9999999999 More than 1 year ago
It was a great book and i loved it. it was a magical book filled with wonderful and interesting characters.
dragonman More than 1 year ago
What a great ride -- the coolest book yet by T.A. Barron. I can't stop thinking about the enchanted world of Avalon and all the amazing characters, especially the little guy Basil who may be small but clearly has a big destiny! These characters walk, leap, and fly off the page ... so I'm very glad this is going to be a trilogy. Also, one more thing: Nature is a huge part of the story, all its wonders come alive. Loved it!
Anonymous More than 1 year ago
All right but it feels like a repeat of when merlin was finding the souls of the seven songs of wizardry
Anonymous More than 1 year ago
This is the best book that i have ever read in my intire life.loooovvvveeeeee it.
Anonymous More than 1 year ago
This book is amazing. It is a must read for the 7th installment of the Merlin series!!!!!!!!!!!!!!!!!!!!!!!!!!!!!!!!!!!!!!!!!!!!!!!!!!!!!!!!!!!!!!

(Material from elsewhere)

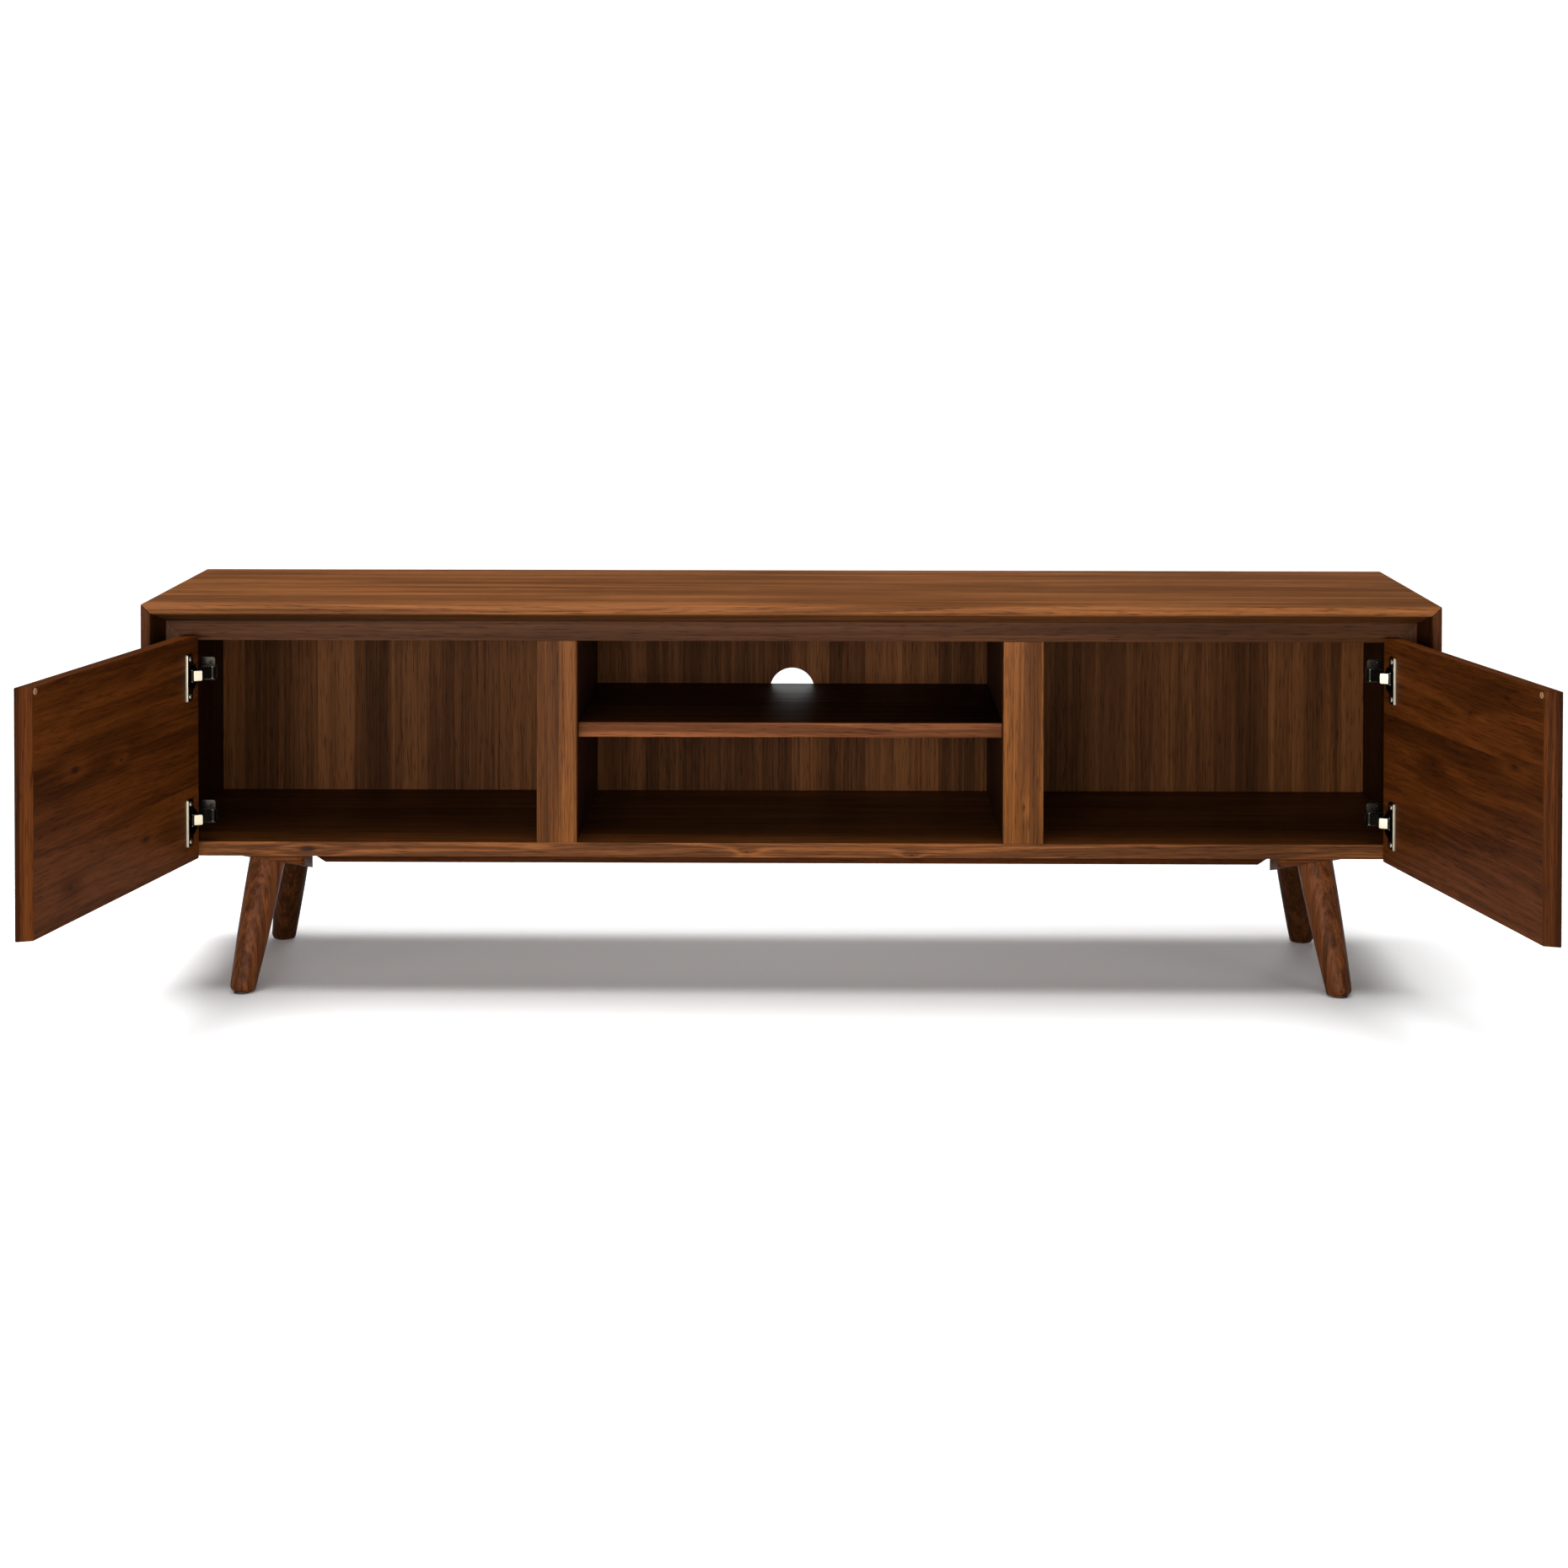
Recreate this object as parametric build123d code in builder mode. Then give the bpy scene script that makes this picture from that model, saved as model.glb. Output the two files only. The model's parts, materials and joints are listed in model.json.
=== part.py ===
"""Two-door media cabinet in oiled walnut on splayed, turned legs.

The case is four boards with a face frame set back behind their front edges. Two overlay doors hang on
concealed cup hinges and are modelled standing open. Lengths are millimetres. +X is to the right, +Y is to
the back and +Z is up, with the origin on the floor below the middle of the cabinet and its open doors.
"""
import math
import os

from build123d import *

# ---- driving dimensions ----
# case
CASE_WIDTH = 1800.0
CASE_DEPTH = 470.0
CASE_HEIGHT = 357.0
LEG_ZONE_HEIGHT = 199.0
SIDE_BOARD = 27.0
TOP_BOARD = 27.0
BOTTOM_BOARD = 20.0
FRONT_EDGE = 12.5
FRAME_SETBACK = 38.5

# face frame
FRAME_THICKNESS = 20.0
RAIL_HEIGHT = 27.0
STILE_WIDTH = 27.0
MULLION_WIDTH = 56.0
MIDDLE_OPENING = 596.0

# inside
PARTITION_BOARD = 18.0
BACK_BOARD = 9.0
BACK_SETBACK = 5.0
BACK_SCREW_INSET = 30.0
SHELF_BOARD = 20.5
SHELF_DROP = 145.0
SHELF_SETBACK = 24.5
SHELF_SIDE_GAP = 0.5
SHELF_BACK_GAP = 2.0
CABLE_HOLE_RADIUS = 34.0
SHELF_PIN_RADIUS = 2.5
SHELF_PIN_GRIP = 10.0
SHELF_PIN_REACH = 8.0
SHELF_PIN_INSET = 50.0

# doors
DOOR_MULLION_OVERLAP = 11.0
DOOR_LIP = 12.0
DOOR_THICKNESS = 20.0
DOOR_TOP_GAP = 17.0
DOOR_SIDE_GAP = 5.0
DOOR_FRAME_GAP = 2.0
DOOR_OPEN_ANGLE = 101.0
DOOR_EDGE_ROUND = 1.5
BUMPER_RADIUS = 4.0
BUMPER_INSET = 6.0
BUMPER_CLEARANCE = 0.2

# hinges
HINGE_END_DISTANCE = 56.0
CUP_RADIUS = 17.5
CUP_DEPTH = 11.5
CUP_WALL = 1.0
CUP_CENTRE_INSET = 25.5
CUP_FLANGE_THICKNESS = 1.4
CUP_FLANGE_HEIGHT = 66.0
CUP_FLANGE_WIDTH = 22.0
CUP_FLANGE_ROUND = 6.0
CUP_RIM = 1.5
CUP_LIP_WIDTH = 1.8
CUP_LIP_HEIGHT = 2.6
CUP_POST_GAP = 0.8
CUP_POST_THICKNESS = 2.4
CUP_SCREW_SPACING = 52.0
CUP_SCREW_OFFSET = 8.0
CUP_PIVOT_INSET = 16.0
CUP_PIVOT_DEPTH = 3.0
CUP_PIN_RADIUS = 1.25
CUP_KNUCKLE_RADIUS = 2.8
ARM_PIVOT_INSET = 58.8
ARM_PIVOT_SETBACK = 5.5
ARM_PIN_RADIUS = 2.0
ARM_KNUCKLE_RADIUS = 3.6
ARM_HEIGHT = 20.0
ARM_WALL = 1.8
ARM_FRONT_GAP = 1.2
ARM_DEPTH = 16.0
ARM_END_MARGIN = 1.0
PLATE_HEIGHT = 46.0
PLATE_THICKNESS = 2.0
PLATE_SCREW_SPACING = 32.0
PLATE_MARGIN = 1.0
LINK_HEIGHT = 15.0
LINK_THICKNESS = 2.6
LINK_REAR_KNEE = (-17.8, -1.0)
LINK_CUP_KNEE = (-31.9, -15.5)
LINK_SWING = 48.5
PIVOT_CLEARANCE = 0.05
SCREW_RADIUS = 1.75
SCREW_HEAD_RADIUS = 3.4
SCREW_HEAD_HEIGHT = 1.6
SCREW_LENGTH = 14.0
SCREW_HEAD_TAPER = 20.0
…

micgloth More than 1 year ago
This is book one in a planned trilogy. The main Character Basil, a very small dragon, is always running away from bigger animals. He doesn't know where he came from or who his parents are, all he remembers is the wind sisters. So basil heads out to find himself and go exploring the world around him and ends up on an incredible adventure to finding what is really inside himself, a hero. this book was great and I would recommend it to anyone wanting to read a great story. These books fill in the gap between the lost years of Merlin and the great tree of Avalon books
Anonymous More than 1 year ago
Bhdi
JoaquinGuerrero More than 1 year ago
This book is really interesting and fun to read , it really gets you reading more further than other books that take a long time to hook you up, it barely took me about 2 chapters to get hooked by the author form of writing and how vivid the sentences are. The adventure starts since the most beginning of the book and doesn't wait till the middle of the book to start an adventure . It didn't stall, it just went forward and it was an understandable book, you don't have to reread a page to get it, its both understandable but not simple. Not that many books get me reading it to the end but this book did, that's how good it was for me, and I say this book will get more people to read and get the sequels. This book is a combination of adventure,fantasy,excitement and gets you reading to the end. There is not my favorite part of the book because my favorite part isn't a part its the whole book from start to finish every page, every chapter all of it is my favorite of this books.. I would like to compliment the author for writing an amazing book, thank you.